Aim of the task =
Write out the whole listing, matching it exactly.

Data segment =
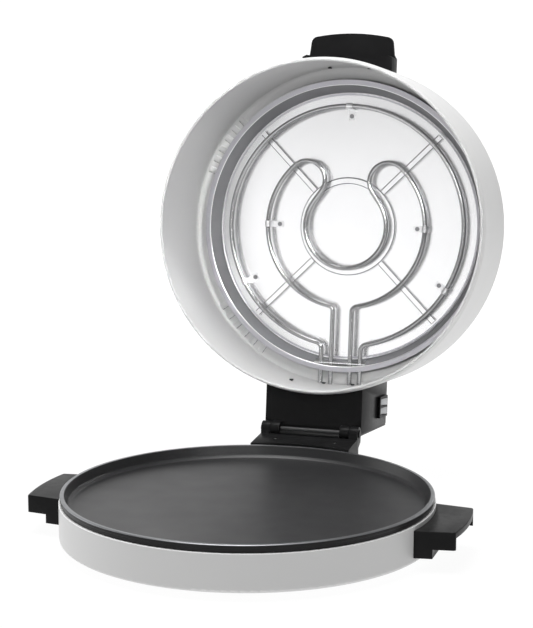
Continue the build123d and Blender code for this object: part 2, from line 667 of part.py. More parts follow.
# inner element: two outer arcs, two hooks and an almost complete inner circle
bend = 7.5
ax = X_LEAD_IN + bend
ay = math.sqrt((R_ARC + bend) ** 2 - ax ** 2)
k = R_ARC / (R_ARC + bend)
hook_dist = math.hypot(HOOK_X, HOOK_Y)
hook_dir = (HOOK_X / hook_dist, HOOK_Y / hook_dist)
far = (HOOK_X + R_HOOK * hook_dir[0], HOOK_Y + R_HOOK * hook_dir[1])
# straight run between the hook and the inner circle, crossing between them
run = math.sqrt(hook_dist ** 2 - (R_HOOK + R_INNER) ** 2)
phi = math.atan2(-HOOK_Y, -HOOK_X) - math.atan2(R_HOOK + R_INNER, run)
nx, ny = math.sin(phi), -math.cos(phi)
if nx < 0:
    nx, ny = -nx, -ny
leave = (HOOK_X - R_HOOK * nx, HOOK_Y - R_HOOK * ny)
arrive = (R_INNER * nx, R_INNER * ny)
a0 = math.atan2(hook_dir[1], hook_dir[0])
a1 = math.atan2(-ny, -nx)
if a1 > a0:
    a1 -= 2 * math.pi
hook_mid = (HOOK_X + R_HOOK * math.cos(0.5 * (a0 + a1)),
            HOOK_Y + R_HOOK * math.sin(0.5 * (a0 + a1)))
bx, by = (ax * k + X_LEAD_IN) / 2 - ax, (ay * k + ay) / 2 - ay
bend_len = math.hypot(bx, by)
bend_mid = (ax + bx * bend / bend_len, ay + by * bend / bend_len)
print("inner element: straight run", round(run, 2),
      "leaves the hook at", [round(v, 2) for v in leave],
      "meets the circle at", [round(v, 2) for v in arrive])
with BuildLine(Plane.XY.offset(Z_HEAT)) as inner_line:
    Line((-X_LEAD_IN, Y_LEAD), (-X_LEAD_IN, ay))
    ThreePointArc((-X_LEAD_IN, ay), (-bend_mid[0], bend_mid[1]), (-ax * k, ay * k))
    ThreePointArc((-ax * k, ay * k), (-R_ARC, 0), (-far[0], far[1]))
    ThreePointArc((-far[0], far[1]), (-hook_mid[0], hook_mid[1]), (-leave[0], leave[1]))
    Line((-leave[0], leave[1]), (-arrive[0], arrive[1]))
    ThreePointArc((-arrive[0], arrive[1]), (0, R_INNER), arrive)
    Line(arrive, leave)
    ThreePointArc(leave, hook_mid, far)
    ThreePointArc(far, (R_ARC, 0), (ax * k, ay * k))
    ThreePointArc((ax * k, ay * k), bend_mid, (X_LEAD_IN, ay))
    Line((X_LEAD_IN, ay), (X_LEAD_IN, Y_LEAD))
with BuildPart() as inner_heating_element:
    with BuildSketch(Plane(origin=(-X_LEAD_IN, Y_LEAD, Z_HEAT), z_dir=(0, -1, 0))):
        Circle(R_TUBE)
    sweep(path=inner_line.wire())
inner_heating_element.part = swing(inner_heating_element.part)
save(inner_heating_element, "inner_heating_element")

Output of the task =
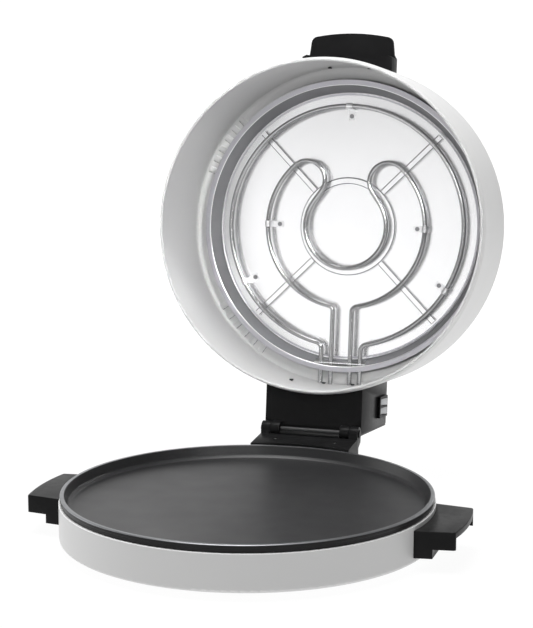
Continue the build123d and Blender code for this object: part 2, from line 667 of part.py. More parts follow.
# inner element: two outer arcs, two hooks and an almost complete inner circle
bend = 7.5
ax = X_LEAD_IN + bend
ay = math.sqrt((R_ARC + bend) ** 2 - ax ** 2)
k = R_ARC / (R_ARC + bend)
hook_dist = math.hypot(HOOK_X, HOOK_Y)
hook_dir = (HOOK_X / hook_dist, HOOK_Y / hook_dist)
far = (HOOK_X + R_HOOK * hook_dir[0], HOOK_Y + R_HOOK * hook_dir[1])
# straight run between the hook and the inner circle, crossing between them
run = math.sqrt(hook_dist ** 2 - (R_HOOK + R_INNER) ** 2)
phi = math.atan2(-HOOK_Y, -HOOK_X) - math.atan2(R_HOOK + R_INNER, run)
nx, ny = math.sin(phi), -math.cos(phi)
if nx < 0:
    nx, ny = -nx, -ny
leave = (HOOK_X - R_HOOK * nx, HOOK_Y - R_HOOK * ny)
arrive = (R_INNER * nx, R_INNER * ny)
a0 = math.atan2(hook_dir[1], hook_dir[0])
a1 = math.atan2(-ny, -nx)
if a1 > a0:
    a1 -= 2 * math.pi
hook_mid = (HOOK_X + R_HOOK * math.cos(0.5 * (a0 + a1)),
            HOOK_Y + R_HOOK * math.sin(0.5 * (a0 + a1)))
bx, by = (ax * k + X_LEAD_IN) / 2 - ax, (ay * k + ay) / 2 - ay
bend_len = math.hypot(bx, by)
bend_mid = (ax + bx * bend / bend_len, ay + by * bend / bend_len)
print("inner element: straight run", round(run, 2),
      "leaves the hook at", [round(v, 2) for v in leave],
      "meets the circle at", [round(v, 2) for v in arrive])
with BuildLine(Plane.XY.offset(Z_HEAT)) as inner_line:
    Line((-X_LEAD_IN, Y_LEAD), (-X_LEAD_IN, ay))
    ThreePointArc((-X_LEAD_IN, ay), (-bend_mid[0], bend_mid[1]), (-ax * k, ay * k))
    ThreePointArc((-ax * k, ay * k), (-R_ARC, 0), (-far[0], far[1]))
    ThreePointArc((-far[0], far[1]), (-hook_mid[0], hook_mid[1]), (-leave[0], leave[1]))
    Line((-leave[0], leave[1]), (-arrive[0], arrive[1]))
    ThreePointArc((-arrive[0], arrive[1]), (0, R_INNER), arrive)
    Line(arrive, leave)
    ThreePointArc(leave, hook_mid, far)
    ThreePointArc(far, (R_ARC, 0), (ax * k, ay * k))
    ThreePointArc((ax * k, ay * k), bend_mid, (X_LEAD_IN, ay))
    Line((X_LEAD_IN, ay), (X_LEAD_IN, Y_LEAD))
with BuildPart() as inner_heating_element:
    with BuildSketch(Plane(origin=(-X_LEAD_IN, Y_LEAD, Z_HEAT), z_dir=(0, -1, 0))):
        Circle(R_TUBE)
    sweep(path=inner_line.wire())
inner_heating_element.part = swing(inner_heating_element.part)
save(inner_heating_element, "inner_heating_element")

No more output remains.